───── GIVEN RECORDS ─────

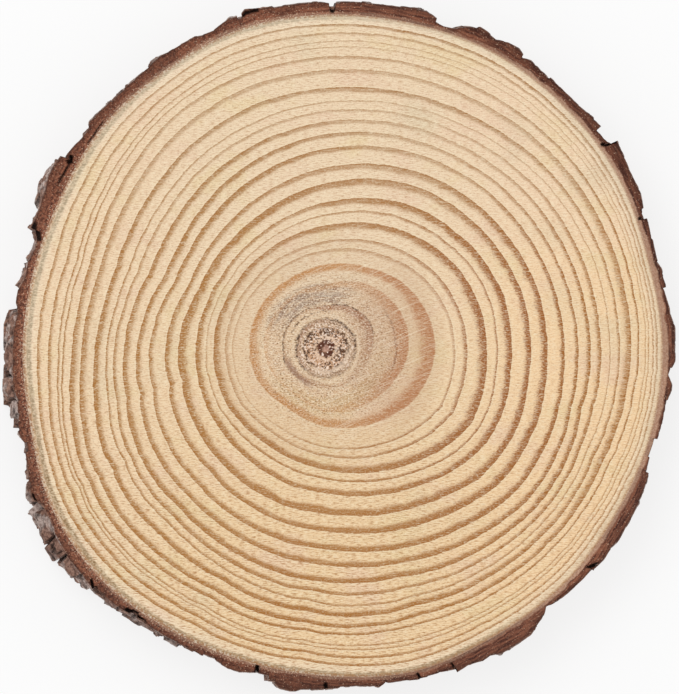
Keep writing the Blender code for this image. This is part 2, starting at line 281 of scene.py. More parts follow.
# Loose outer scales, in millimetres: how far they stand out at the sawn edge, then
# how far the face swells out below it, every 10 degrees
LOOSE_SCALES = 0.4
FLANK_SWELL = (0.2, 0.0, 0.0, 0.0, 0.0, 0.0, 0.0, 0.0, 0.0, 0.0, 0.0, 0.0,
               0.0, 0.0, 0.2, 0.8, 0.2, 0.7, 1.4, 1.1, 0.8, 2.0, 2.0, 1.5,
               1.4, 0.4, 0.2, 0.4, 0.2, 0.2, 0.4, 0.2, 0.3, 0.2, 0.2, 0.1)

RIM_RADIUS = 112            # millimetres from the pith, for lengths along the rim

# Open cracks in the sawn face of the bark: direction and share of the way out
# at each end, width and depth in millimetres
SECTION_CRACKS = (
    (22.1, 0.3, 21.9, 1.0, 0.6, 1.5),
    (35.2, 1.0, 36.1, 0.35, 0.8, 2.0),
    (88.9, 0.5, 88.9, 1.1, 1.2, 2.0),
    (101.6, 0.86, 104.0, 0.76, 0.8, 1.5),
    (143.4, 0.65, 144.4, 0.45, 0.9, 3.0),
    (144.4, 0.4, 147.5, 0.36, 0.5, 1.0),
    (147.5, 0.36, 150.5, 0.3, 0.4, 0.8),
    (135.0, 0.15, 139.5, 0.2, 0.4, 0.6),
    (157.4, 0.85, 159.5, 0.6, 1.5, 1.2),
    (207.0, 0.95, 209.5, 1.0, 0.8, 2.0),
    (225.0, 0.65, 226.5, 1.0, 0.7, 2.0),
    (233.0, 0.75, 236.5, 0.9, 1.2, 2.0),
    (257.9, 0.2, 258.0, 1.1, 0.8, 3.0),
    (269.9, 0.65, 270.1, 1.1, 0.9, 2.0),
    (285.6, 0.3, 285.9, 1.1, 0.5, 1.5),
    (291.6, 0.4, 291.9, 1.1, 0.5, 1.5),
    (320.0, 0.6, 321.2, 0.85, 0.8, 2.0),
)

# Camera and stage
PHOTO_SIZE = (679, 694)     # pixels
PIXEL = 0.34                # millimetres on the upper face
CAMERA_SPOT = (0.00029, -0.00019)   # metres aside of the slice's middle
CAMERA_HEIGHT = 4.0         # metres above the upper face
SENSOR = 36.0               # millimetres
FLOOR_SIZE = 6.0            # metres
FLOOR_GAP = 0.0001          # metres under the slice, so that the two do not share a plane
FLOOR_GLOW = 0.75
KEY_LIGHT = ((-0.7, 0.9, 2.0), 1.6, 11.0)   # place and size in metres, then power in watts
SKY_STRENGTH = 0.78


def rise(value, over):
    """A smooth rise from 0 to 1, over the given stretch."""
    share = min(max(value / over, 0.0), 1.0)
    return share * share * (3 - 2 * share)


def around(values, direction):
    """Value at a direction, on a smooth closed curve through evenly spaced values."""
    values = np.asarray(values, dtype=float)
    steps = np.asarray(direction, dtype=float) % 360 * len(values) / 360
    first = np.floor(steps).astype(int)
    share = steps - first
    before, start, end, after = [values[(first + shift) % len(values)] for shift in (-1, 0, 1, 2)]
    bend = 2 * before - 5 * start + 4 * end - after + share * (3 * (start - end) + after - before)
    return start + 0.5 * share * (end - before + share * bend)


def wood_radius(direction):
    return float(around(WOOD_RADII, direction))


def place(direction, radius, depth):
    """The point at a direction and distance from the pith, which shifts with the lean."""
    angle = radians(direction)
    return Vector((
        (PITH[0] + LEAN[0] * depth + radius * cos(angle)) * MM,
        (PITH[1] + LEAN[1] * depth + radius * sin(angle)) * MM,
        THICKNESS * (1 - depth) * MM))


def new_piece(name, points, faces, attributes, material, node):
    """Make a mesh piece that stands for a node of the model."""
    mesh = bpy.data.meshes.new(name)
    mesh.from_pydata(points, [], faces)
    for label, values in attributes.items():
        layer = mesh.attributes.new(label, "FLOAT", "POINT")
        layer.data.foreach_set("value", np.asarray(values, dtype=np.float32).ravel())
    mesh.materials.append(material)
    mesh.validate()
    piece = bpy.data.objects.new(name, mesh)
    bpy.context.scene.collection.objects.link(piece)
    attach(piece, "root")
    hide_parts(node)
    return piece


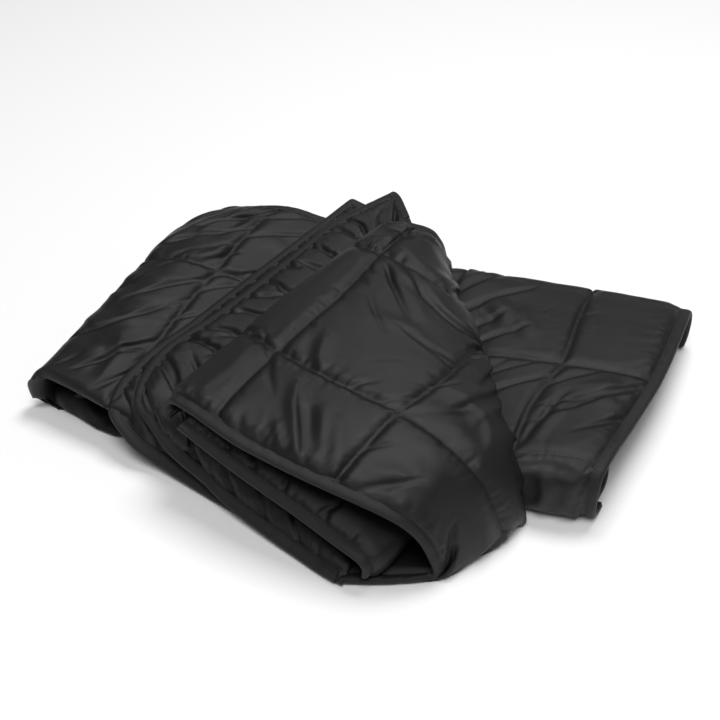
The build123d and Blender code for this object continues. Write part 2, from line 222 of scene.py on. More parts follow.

─────
───── GIVEN RECORDS ─────

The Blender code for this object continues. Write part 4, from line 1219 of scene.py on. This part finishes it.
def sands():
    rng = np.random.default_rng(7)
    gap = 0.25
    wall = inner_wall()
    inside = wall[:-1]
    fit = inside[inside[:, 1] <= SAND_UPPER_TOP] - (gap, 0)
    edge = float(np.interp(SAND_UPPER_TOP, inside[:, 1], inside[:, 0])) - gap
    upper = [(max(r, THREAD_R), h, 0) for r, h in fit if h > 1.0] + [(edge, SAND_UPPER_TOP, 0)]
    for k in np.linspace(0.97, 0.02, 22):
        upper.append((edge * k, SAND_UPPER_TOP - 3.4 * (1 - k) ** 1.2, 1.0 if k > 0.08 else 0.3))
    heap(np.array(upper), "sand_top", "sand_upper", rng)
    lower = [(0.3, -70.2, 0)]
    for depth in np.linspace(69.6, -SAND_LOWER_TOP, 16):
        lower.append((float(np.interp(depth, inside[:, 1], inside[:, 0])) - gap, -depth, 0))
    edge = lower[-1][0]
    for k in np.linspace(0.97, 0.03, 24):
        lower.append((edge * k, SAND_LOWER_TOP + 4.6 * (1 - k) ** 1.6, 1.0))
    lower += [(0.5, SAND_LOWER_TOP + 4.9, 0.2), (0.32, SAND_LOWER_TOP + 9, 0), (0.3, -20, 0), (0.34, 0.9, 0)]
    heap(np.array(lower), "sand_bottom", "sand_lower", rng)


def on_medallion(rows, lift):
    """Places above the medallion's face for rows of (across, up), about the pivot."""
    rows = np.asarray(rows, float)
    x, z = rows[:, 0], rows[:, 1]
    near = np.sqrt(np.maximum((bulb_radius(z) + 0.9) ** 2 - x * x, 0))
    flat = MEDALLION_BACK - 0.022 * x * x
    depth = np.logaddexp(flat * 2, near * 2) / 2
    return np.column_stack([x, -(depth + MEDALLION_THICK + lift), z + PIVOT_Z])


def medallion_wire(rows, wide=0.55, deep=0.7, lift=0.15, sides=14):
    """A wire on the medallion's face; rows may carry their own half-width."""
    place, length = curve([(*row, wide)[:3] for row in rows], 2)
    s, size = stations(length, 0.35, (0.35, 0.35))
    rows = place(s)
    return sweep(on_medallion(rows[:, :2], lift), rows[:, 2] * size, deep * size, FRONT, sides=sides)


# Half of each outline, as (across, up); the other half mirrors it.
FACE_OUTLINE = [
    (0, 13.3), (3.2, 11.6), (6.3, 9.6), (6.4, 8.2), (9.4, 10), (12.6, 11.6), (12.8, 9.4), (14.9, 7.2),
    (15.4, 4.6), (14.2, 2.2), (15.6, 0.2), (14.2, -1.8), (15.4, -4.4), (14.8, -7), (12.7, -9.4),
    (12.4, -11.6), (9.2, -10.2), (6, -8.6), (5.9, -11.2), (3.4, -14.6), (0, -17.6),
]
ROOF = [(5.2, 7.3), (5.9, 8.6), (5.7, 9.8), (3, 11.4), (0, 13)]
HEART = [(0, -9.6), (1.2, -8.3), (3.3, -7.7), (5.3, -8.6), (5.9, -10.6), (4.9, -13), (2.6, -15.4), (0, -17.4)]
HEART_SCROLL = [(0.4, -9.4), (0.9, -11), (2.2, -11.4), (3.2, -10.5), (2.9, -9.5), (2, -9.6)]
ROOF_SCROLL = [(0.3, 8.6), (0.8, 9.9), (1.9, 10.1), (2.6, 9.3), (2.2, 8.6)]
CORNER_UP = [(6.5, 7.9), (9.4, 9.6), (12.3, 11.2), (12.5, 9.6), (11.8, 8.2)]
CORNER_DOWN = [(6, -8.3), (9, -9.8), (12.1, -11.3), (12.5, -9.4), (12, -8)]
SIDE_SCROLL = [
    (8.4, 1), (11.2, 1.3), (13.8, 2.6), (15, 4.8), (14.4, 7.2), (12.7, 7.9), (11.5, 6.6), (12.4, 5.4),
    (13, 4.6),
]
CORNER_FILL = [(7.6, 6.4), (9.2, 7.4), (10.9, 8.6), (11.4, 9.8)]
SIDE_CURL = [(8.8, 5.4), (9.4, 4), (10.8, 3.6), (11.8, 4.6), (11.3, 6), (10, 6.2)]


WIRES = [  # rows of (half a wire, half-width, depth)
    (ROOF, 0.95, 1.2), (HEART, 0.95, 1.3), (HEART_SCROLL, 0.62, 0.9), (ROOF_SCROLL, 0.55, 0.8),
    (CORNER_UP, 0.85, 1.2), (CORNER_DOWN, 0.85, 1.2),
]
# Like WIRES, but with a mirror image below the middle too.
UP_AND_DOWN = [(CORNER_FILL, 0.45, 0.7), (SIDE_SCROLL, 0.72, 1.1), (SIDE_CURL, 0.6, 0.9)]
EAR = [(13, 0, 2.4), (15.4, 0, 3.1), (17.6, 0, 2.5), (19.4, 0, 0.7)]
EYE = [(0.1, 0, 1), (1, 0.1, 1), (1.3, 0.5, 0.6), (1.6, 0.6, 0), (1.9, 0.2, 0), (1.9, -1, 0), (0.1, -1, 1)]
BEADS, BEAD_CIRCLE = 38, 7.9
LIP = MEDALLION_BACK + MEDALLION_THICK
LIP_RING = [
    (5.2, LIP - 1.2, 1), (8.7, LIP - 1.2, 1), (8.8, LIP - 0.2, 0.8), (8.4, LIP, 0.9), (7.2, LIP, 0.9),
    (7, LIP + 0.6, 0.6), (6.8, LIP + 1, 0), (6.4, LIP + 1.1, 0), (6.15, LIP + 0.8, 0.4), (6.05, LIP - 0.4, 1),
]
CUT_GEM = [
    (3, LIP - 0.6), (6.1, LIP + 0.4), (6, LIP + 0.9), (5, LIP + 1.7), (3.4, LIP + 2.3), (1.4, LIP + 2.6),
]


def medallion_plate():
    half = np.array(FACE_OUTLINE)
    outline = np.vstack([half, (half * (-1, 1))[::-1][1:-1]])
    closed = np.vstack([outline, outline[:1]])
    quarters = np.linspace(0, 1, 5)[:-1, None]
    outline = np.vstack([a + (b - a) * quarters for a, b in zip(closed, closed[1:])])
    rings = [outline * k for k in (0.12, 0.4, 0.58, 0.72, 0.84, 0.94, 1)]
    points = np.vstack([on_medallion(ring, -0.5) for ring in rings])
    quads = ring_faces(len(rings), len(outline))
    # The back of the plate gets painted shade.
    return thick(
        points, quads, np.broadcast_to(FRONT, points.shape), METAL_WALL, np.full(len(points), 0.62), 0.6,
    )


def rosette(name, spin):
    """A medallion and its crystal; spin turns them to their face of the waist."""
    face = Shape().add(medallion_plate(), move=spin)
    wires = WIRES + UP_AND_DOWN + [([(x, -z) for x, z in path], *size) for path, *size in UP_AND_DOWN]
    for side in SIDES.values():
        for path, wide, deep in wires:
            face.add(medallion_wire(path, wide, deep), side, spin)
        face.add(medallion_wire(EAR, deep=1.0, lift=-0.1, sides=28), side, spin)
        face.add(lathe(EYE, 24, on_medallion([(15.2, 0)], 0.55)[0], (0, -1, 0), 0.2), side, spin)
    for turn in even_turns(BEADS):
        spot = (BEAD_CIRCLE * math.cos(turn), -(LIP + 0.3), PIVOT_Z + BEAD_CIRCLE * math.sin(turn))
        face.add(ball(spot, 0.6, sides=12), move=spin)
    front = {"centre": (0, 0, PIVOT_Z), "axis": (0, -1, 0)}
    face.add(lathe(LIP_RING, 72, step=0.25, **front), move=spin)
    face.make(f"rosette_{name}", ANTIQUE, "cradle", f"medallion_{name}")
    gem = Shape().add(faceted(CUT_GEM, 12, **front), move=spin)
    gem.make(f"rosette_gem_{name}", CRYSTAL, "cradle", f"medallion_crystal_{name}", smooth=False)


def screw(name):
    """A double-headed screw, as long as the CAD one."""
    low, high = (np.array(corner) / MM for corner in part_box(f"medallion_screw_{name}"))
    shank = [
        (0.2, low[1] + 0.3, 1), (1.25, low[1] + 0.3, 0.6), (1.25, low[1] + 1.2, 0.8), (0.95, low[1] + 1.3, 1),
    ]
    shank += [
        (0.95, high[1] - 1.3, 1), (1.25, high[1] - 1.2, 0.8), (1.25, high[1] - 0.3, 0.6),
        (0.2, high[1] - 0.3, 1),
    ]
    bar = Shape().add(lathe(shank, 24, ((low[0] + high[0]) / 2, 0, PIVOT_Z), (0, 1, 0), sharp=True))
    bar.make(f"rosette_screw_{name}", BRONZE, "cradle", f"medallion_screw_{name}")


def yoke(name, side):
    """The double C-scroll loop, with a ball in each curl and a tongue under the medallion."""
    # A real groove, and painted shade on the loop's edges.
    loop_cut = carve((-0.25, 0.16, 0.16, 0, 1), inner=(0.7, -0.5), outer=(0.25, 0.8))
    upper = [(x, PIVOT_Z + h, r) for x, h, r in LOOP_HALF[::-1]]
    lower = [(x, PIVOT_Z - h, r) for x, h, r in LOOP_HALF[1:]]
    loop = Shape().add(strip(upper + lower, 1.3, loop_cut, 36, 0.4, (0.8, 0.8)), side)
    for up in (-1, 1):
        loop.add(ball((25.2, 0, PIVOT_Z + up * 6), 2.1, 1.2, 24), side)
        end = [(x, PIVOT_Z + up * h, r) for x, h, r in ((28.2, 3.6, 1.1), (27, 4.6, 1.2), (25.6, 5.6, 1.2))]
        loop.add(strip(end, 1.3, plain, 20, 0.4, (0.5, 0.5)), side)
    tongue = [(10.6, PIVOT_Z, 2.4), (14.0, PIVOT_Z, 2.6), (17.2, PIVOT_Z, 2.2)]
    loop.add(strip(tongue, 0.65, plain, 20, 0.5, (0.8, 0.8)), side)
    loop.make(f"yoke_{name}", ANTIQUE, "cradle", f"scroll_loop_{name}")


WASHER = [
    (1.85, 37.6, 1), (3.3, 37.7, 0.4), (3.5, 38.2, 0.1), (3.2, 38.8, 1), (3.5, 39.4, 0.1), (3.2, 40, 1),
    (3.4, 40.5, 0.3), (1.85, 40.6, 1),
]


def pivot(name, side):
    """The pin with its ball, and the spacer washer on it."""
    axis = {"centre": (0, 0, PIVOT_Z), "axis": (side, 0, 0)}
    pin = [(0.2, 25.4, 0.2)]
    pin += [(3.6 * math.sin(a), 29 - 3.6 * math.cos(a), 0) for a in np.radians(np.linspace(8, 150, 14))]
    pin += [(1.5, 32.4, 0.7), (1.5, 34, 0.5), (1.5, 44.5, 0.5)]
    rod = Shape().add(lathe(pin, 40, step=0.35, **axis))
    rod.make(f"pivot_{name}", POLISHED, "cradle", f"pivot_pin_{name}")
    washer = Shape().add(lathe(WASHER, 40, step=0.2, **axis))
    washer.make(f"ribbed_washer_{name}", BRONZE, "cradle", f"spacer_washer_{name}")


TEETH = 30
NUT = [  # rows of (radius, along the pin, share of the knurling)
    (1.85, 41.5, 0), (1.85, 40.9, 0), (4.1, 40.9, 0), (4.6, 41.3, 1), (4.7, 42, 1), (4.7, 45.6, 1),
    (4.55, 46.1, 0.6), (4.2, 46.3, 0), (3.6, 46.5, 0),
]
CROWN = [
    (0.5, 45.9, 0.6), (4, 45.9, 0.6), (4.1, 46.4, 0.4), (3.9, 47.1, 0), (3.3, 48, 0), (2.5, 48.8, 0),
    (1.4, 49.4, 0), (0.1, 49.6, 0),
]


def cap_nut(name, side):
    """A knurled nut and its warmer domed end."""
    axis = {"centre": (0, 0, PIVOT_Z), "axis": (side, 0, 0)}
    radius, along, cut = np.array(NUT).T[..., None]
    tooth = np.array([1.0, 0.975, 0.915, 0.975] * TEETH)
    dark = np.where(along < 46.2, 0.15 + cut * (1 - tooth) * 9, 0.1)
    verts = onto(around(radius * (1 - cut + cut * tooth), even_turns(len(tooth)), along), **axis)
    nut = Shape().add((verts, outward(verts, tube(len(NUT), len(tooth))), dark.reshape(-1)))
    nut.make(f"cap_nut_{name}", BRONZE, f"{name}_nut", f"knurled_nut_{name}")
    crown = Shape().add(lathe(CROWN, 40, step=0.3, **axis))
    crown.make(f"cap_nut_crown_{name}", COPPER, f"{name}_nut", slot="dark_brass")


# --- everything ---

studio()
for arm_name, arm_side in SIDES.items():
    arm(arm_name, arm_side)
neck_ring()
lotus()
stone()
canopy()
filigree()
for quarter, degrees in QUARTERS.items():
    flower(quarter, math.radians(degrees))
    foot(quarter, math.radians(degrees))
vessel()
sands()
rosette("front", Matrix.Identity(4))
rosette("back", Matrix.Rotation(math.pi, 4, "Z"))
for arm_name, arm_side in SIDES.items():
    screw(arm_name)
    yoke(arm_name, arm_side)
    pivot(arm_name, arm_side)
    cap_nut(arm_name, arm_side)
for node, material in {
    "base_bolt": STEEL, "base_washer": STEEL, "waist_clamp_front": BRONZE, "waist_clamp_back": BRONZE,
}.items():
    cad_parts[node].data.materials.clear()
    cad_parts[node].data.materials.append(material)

─────

* _EXERCISE DESCRIPTION_:
Begin at the line that has "Keep writing the"; stop after the line that has "return share * share * (3 - 2 * share)". Copy every line in that span exactly.

* _SOLUTION TO THE PROBLEM_:
Keep writing the Blender code for this image. This is part 2, starting at line 281 of scene.py. More parts follow.
# Loose outer scales, in millimetres: how far they stand out at the sawn edge, then
# how far the face swells out below it, every 10 degrees
LOOSE_SCALES = 0.4
FLANK_SWELL = (0.2, 0.0, 0.0, 0.0, 0.0, 0.0, 0.0, 0.0, 0.0, 0.0, 0.0, 0.0,
               0.0, 0.0, 0.2, 0.8, 0.2, 0.7, 1.4, 1.1, 0.8, 2.0, 2.0, 1.5,
               1.4, 0.4, 0.2, 0.4, 0.2, 0.2, 0.4, 0.2, 0.3, 0.2, 0.2, 0.1)

RIM_RADIUS = 112            # millimetres from the pith, for lengths along the rim

# Open cracks in the sawn face of the bark: direction and share of the way out
# at each end, width and depth in millimetres
SECTION_CRACKS = (
    (22.1, 0.3, 21.9, 1.0, 0.6, 1.5),
    (35.2, 1.0, 36.1, 0.35, 0.8, 2.0),
    (88.9, 0.5, 88.9, 1.1, 1.2, 2.0),
    (101.6, 0.86, 104.0, 0.76, 0.8, 1.5),
    (143.4, 0.65, 144.4, 0.45, 0.9, 3.0),
    (144.4, 0.4, 147.5, 0.36, 0.5, 1.0),
    (147.5, 0.36, 150.5, 0.3, 0.4, 0.8),
    (135.0, 0.15, 139.5, 0.2, 0.4, 0.6),
    (157.4, 0.85, 159.5, 0.6, 1.5, 1.2),
    (207.0, 0.95, 209.5, 1.0, 0.8, 2.0),
    (225.0, 0.65, 226.5, 1.0, 0.7, 2.0),
    (233.0, 0.75, 236.5, 0.9, 1.2, 2.0),
    (257.9, 0.2, 258.0, 1.1, 0.8, 3.0),
    (269.9, 0.65, 270.1, 1.1, 0.9, 2.0),
    (285.6, 0.3, 285.9, 1.1, 0.5, 1.5),
    (291.6, 0.4, 291.9, 1.1, 0.5, 1.5),
    (320.0, 0.6, 321.2, 0.85, 0.8, 2.0),
)

# Camera and stage
PHOTO_SIZE = (679, 694)     # pixels
PIXEL = 0.34                # millimetres on the upper face
CAMERA_SPOT = (0.00029, -0.00019)   # metres aside of the slice's middle
CAMERA_HEIGHT = 4.0         # metres above the upper face
SENSOR = 36.0               # millimetres
FLOOR_SIZE = 6.0            # metres
FLOOR_GAP = 0.0001          # metres under the slice, so that the two do not share a plane
FLOOR_GLOW = 0.75
KEY_LIGHT = ((-0.7, 0.9, 2.0), 1.6, 11.0)   # place and size in metres, then power in watts
SKY_STRENGTH = 0.78


def rise(value, over):
    """A smooth rise from 0 to 1, over the given stretch."""
    share = min(max(value / over, 0.0), 1.0)
    return share * share * (3 - 2 * share)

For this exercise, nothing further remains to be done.